O inquérito foi aberto após uma tentativa de roubo a um banco em abril de 2023, em Confresa (MT). Na ocasião, suspeitos foram presos e mortos em confronto - um deles morava em São Paulo e integrava o PCC. O grupo sob suspeita também está ligado a ações de roubos em Criciúma (2021), Guarapuava (2020) e Araçatuba (2021).
Sargento
Já na Operação Fogo Amigo, a PF identificou um sargento da Polícia Militar de Pernambuco como o "principal fornecedor de armas e munições" da facção criminosa Honda. De acordo com a investigação, o militar detinha "significativos expressividade e volume" no abastecimento do grupo criminoso.
A PF resgatou uma sequência de diálogos que remetem à venda ilegal de armas do sargento Josenildo de Souza Silva para a Honda. A investigação rastreou transferências Pix para uma conta de Josenildo. Relatório do Conselho de Controle de Atividades Financeiras (Coaf) indica que ele movimentou, entre 2021 e 2023, R$ 2,1 milhões, "totalmente incompatíveis com sues rendimentos de sargento da PM".
A investigação que chegou a Josenildo teve início com as informações colhidas em celular apreendido na Operação Astreia, as quais apontaram "intensa atividade de comércio ilegal de armas de fogo, munição e acessórios".
Os dados estavam armazenados no celular de Hiago Cruz, que atuava em nome de Josenildo na intermediação de compra e venda de armas de fogo. Hiago fechou acordo de delação. Seus relatos denunciaram a participação do sargento, considerado o "principal fornecedor ilegal e articulador do esquema com uma grande rede de contatos".
Uso restrito
As investigações culminaram na abertura da Operação Fogo Amigo, no rastro de uma quadrilha que seria formada por PMs, CACs e lojistas. O grupo, de acordo com os investigadores, se dedicava à venda ilegal de armas e munições para facções criminosas que atuam em Pernambuco, na Bahia e Alagoas. Agentes da PF foram às ruas para cumprir 20 ordens de prisão preventiva e 33 ordens de busca e apreensão. Conforme a PF, a quadrilha comercializava também armas de uso restrito, como fuzis e espingardas semiautomáticas - frequentemente usados em assalto a carros blindados e a bancos.

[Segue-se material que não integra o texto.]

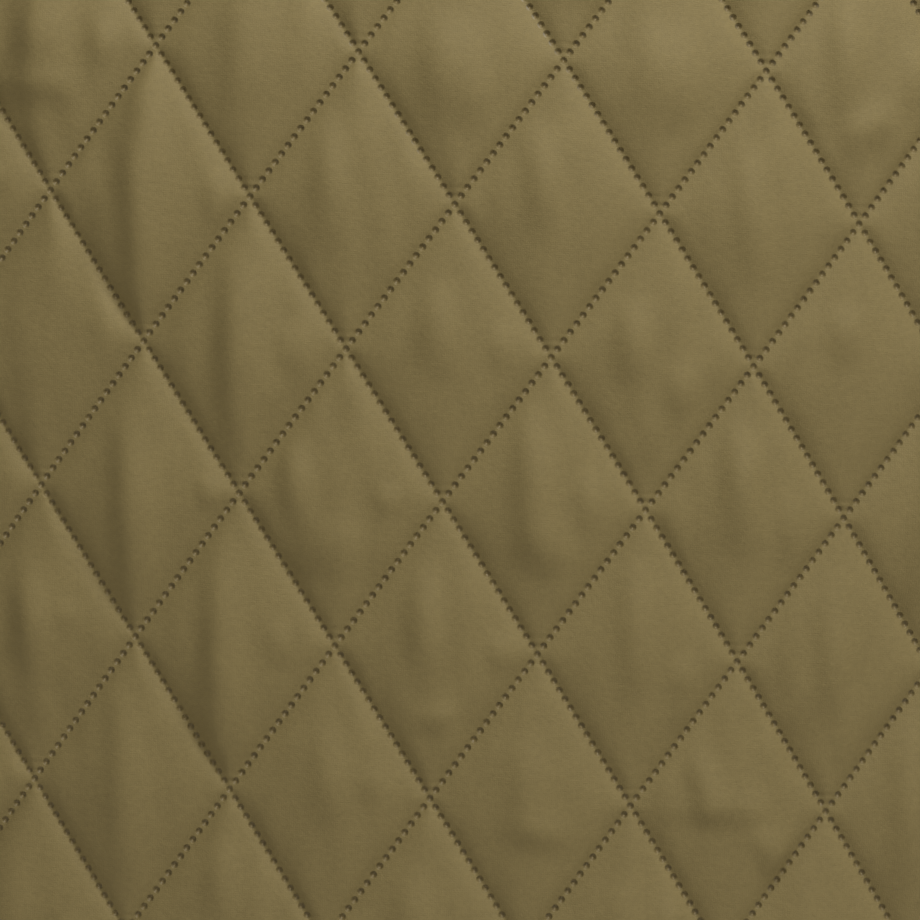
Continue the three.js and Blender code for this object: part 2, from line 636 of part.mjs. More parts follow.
// The slider in its own frame: X across the zip, Y up the zip, Z out of the cloth.
const sliderTop = zip.toothTop + slider.play + slider.plate;
const sliderBottom = zip.toothBottom - slider.play - slider.plate;
const hingeOut = sliderTop + 0.3 + pull.bar / 2 + 0.15;
function sliderGeometry() {
  const [halfWidth, halfLength] = [slider.width / 2, slider.length / 2];
  const bailTop = hingeOut + pull.bar / 2 + 0.35;
  const blocks = [
    [[-halfWidth, -halfLength, sliderTop - slider.plate], [halfWidth, halfLength, sliderTop]],
    [[-halfWidth, -halfLength, sliderBottom], [halfWidth, halfLength, sliderBottom + slider.plate]],
    [[-1.4, halfLength - slider.postLength, sliderBottom + 0.2], [1.4, halfLength, sliderTop - 0.2]],
    [[-slider.bailWidth / 2, -3.2, sliderTop - 0.2], [slider.bailWidth / 2, -2.2, bailTop + 0.1]],
    [[-slider.bailWidth / 2, 2.2, sliderTop - 0.2], [slider.bailWidth / 2, 3.2, bailTop + 0.1]],
    [[-slider.bailWidth / 2, -3.2, bailTop], [slider.bailWidth / 2, 3.2, bailTop + slider.bailBar]],
  ];
  return fromSolid(blocks.map(([low, high]) => toSolid(block(low, high))).reduce((a, b) => a.add(b)));
}
// The pull hangs from a bar under the slider's bail: a plate with a window that the bail stands in.
function pullGeometry() {
  const halfWidth = pull.width / 2;
  const halfWindow = pull.windowWidth / 2;
  const outline = new THREE.Shape();
  outline.moveTo(-halfWidth, pull.bar / 2);
  outline.lineTo(-halfWidth, -pull.length + 3);
  outline.absarc(0, -pull.length + 3, halfWidth, Math.PI, 2 * Math.PI, false);
  outline.lineTo(halfWidth, pull.bar / 2);
  outline.closePath();
  const windowHole = new THREE.Path();
  windowHole.moveTo(-halfWindow, -pull.bar / 2);
  windowHole.lineTo(halfWindow, -pull.bar / 2);
  windowHole.lineTo(halfWindow, -pull.bar / 2 - pull.windowLength);
  windowHole.lineTo(-halfWindow, -pull.bar / 2 - pull.windowLength);
  windowHole.closePath();
  const gripHole = new THREE.Path().absarc(0, -pull.length + 3.4, pull.eye / 2, 0, 2 * Math.PI, true);
  outline.holes.push(windowHole, gripHole);
  const depth = pull.thick;
  const plate = new THREE.ExtrudeGeometry(outline, { depth, bevelEnabled: false, curveSegments: 8 });
  return plate.translate(0, 0, hingeOut - pull.thick / 2);
}

// ---- the vest ----

const vest = new THREE.Group();
function add(name, geometry, material, parent = vest) {
  const mesh = new THREE.Mesh(geometry, material);
  mesh.name = name;
  parent.add(mesh);
  return mesh;
}
// A group that mirrors what it holds to the wearer's right.
const rightSide = new THREE.Group();
rightSide.scale.x = -1;
vest.add(rightSide);
const bothSides = (name, make, material) => {
  add(name + "_left", make(1), material);
  add(name + "_right", make(-1), material, rightSide);
};

add("back", quiltedPanel(backOutline, backs[1], -1), finish.cloth);
bothSides("front", (side) => quiltedPanel(frontOutline, fronts[side], 1), finish.cloth);
add("collar", quiltedPanel(collarOutline, collarSurface, 1), finish.cloth);

bothSides("armhole_binding", (side) => swept(armholeStations(side), bindingSection, true), finish.binding);
add("hem_binding", swept(hemStations(), bindingSection, false), finish.binding);
add("collar_binding", swept(collarTopStations(), bindingSection, false), finish.binding);

const { toothTop, toothBottom, toothWidth } = zip;
const chainStart = zipStart + zip.boxLength + 0.8;
const chainEnd = sliderAt + slider.length / 2 - slider.postLength - cloth.gap;
const stopStart = sliderAt + slider.length / 2 + 0.4;
const stopEnd = stopStart + zip.stopLength;
const boxStart = zipStart + 0.3;
const chain = () => zipStrip(chainStart, chainEnd, 0.15, 0.15 + toothWidth, toothBottom, toothTop);
bothSides("zip_tape", tapeGeometry, finish.tape);
bothSides("zip_chain", chain, finish.metal);
bothSides("zip_stop", () => zipStrip(stopStart, stopEnd, 0.5, 3, toothBottom, toothTop), finish.metal);
const boxEnd = boxStart + zip.boxLength;
add("zip_box", zipStrip(boxStart, boxEnd, -3, 3, toothBottom - 0.4, toothTop + 0.4), finish.metal);

// The slider and its pull stand on the zip's line, turned to the collar's lean.
const sliderSeat = new THREE.Group();
const seatLow = onZip(sliderAt - 1)(0, 0);
const seatHigh = onZip(sliderAt + 1)(0, 0);
sliderSeat.position.copy(onZip(sliderAt)(0, 0));
sliderSeat.rotation.x = Math.atan2(seatHigh.z - seatLow.z, seatHigh.y - seatLow.y);
vest.add(sliderSeat);
add("zip_slider", sliderGeometry(), finish.metal, sliderSeat);
add("zip_pull", pullGeometry(), finish.metal, sliderSeat);

export default vest;
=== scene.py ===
# The looks of the quilted vest: fine quilted panels, bindings, stitching and the zip, around the solids.
import math
import bmesh
import bpy
import numpy as np
from mathutils import Matrix, Vector


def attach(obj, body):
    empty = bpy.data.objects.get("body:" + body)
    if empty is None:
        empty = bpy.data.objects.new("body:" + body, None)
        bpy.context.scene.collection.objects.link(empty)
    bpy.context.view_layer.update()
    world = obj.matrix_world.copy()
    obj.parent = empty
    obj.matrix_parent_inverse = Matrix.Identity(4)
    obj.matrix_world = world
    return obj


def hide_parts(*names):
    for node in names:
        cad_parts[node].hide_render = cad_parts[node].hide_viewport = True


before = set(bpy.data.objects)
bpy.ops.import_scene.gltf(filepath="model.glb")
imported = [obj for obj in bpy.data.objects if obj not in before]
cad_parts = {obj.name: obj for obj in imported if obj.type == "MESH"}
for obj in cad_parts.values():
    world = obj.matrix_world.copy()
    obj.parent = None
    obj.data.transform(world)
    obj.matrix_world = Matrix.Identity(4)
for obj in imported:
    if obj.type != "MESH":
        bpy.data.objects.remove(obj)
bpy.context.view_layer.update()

print("vest: the frame is loaded")
scene = bpy.context.scene
mm = 0.001
pi = math.pi
mirrorX, inMiddle = np.array([-1, 1, 1]), np.array([0, 1, 1])

# the form of the torso, in millimetres, as the solids have it
torso = {"halfWidth": 207, "chestZ": -265, "hemZ": -672, "waist": 0.028, "flare": 0.022}
shoulder = {"neckX": 76, "tipX": 197, "slope": 0.4, "crown": 60, "seamY": 6, "spread": 0.4}
halves = {
    "front": {"facing": -1, "depth": 132, "sideRound": 100, "shoulderRound": 58, "neckUp": 203},
    "back": {"facing": 1, "depth": 114, "sideRound": 99, "shoulderRound": 52, "neckUp": 256},
}
armhole = {"cutIn": 22, "highest": 0.42, "foot": 14}
collar = {
    "front": 60, "side": 50, "back": 56,
    "frontLean": 0.5, "sideLean": 0.1, "backLean": 0.05,
    "bulge": 1.2,
}
hem = torso["hemZ"] - torso["chestZ"]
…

O inquérito indica que a obtenção das armas se dava por meio de inserção de informação falsa em sistemas de fiscalização. Em março, o Estadão revelou que um relatório sigiloso do Tribunal de Contas da União (TCU) apontou que o Exército emitiu licenças de CACs para condenados por crimes como tráfico de drogas e homicídio, pessoas com mandados de prisão em aberto e para cidadãos que podem ter sido usados como "laranjas" do crime organizado.
Na semana passada, o TCU determinou que a Força cancele as autorizações concedidas a caçadores, atiradores e colecionadores com pendências judiciais. Além disso, a Corte de Contas também obrigou os militares a consultarem bancos de dados das polícias e do Judiciário para verificar implicações criminais contra quem apresenta requerimento para ser registrado como CACs.
'Periculosidade'
Além do sargento Josenildo, foram identificados outros 19 suspeitos de integrar a quadrilha. A PF pediu a prisão preventiva dos investigados, solicitação que foi acolhida pelo juiz Eduardo Ferreira Padilha. O magistrado determinou o bloqueio de até R$ 10 milhões dos alvos da Fogo Amigo.
Para o juiz, ficou evidenciada a "periculosidade dos agentes, uma vez que estão engajados na distribuição de armas e munições ilegais, inclusive com indícios de que tais armamentos têm como destino organizações criminosas".
As defesas dos citados não haviam sido localizadas até a noite da terça-feira, no fechamento deste texto.
As informações são do jornal O Estado de S. Paulo.